# Given instruction
Below you will find a set of lines. Repeat them all exactly.

# Provided material
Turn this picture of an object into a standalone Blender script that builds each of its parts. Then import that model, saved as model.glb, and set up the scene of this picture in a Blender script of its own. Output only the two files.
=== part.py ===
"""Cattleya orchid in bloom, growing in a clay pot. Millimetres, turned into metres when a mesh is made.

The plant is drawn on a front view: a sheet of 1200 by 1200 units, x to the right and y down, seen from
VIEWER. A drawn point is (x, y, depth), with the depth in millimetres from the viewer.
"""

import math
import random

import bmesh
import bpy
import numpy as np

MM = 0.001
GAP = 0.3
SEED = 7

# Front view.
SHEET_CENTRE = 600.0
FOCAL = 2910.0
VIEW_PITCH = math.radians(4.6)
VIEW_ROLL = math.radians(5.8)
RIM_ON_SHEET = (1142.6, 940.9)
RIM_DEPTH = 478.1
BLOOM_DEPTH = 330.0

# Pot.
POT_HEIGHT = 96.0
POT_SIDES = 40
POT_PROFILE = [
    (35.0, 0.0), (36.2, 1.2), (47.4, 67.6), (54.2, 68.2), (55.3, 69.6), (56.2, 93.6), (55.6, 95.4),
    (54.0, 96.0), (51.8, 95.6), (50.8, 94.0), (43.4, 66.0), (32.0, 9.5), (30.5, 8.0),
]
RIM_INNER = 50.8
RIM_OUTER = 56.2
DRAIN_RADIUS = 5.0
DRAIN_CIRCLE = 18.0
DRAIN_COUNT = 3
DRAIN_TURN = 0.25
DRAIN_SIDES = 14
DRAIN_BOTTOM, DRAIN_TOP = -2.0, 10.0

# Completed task
Turn this picture of an object into a standalone Blender script that builds each of its parts. Then import that model, saved as model.glb, and set up the scene of this picture in a Blender script of its own. Output only the two files.
=== part.py ===
"""Cattleya orchid in bloom, growing in a clay pot. Millimetres, turned into metres when a mesh is made.

The plant is drawn on a front view: a sheet of 1200 by 1200 units, x to the right and y down, seen from
VIEWER. A drawn point is (x, y, depth), with the depth in millimetres from the viewer.
"""

import math
import random

import bmesh
import bpy
import numpy as np

MM = 0.001
GAP = 0.3
SEED = 7

# Front view.
SHEET_CENTRE = 600.0
FOCAL = 2910.0
VIEW_PITCH = math.radians(4.6)
VIEW_ROLL = math.radians(5.8)
RIM_ON_SHEET = (1142.6, 940.9)
RIM_DEPTH = 478.1
BLOOM_DEPTH = 330.0

# Pot.
POT_HEIGHT = 96.0
POT_SIDES = 40
POT_PROFILE = [
    (35.0, 0.0), (36.2, 1.2), (47.4, 67.6), (54.2, 68.2), (55.3, 69.6), (56.2, 93.6), (55.6, 95.4),
    (54.0, 96.0), (51.8, 95.6), (50.8, 94.0), (43.4, 66.0), (32.0, 9.5), (30.5, 8.0),
]
RIM_INNER = 50.8
RIM_OUTER = 56.2
DRAIN_RADIUS = 5.0
DRAIN_CIRCLE = 18.0
DRAIN_COUNT = 3
DRAIN_TURN = 0.25
DRAIN_SIDES = 14
DRAIN_BOTTOM, DRAIN_TOP = -2.0, 10.0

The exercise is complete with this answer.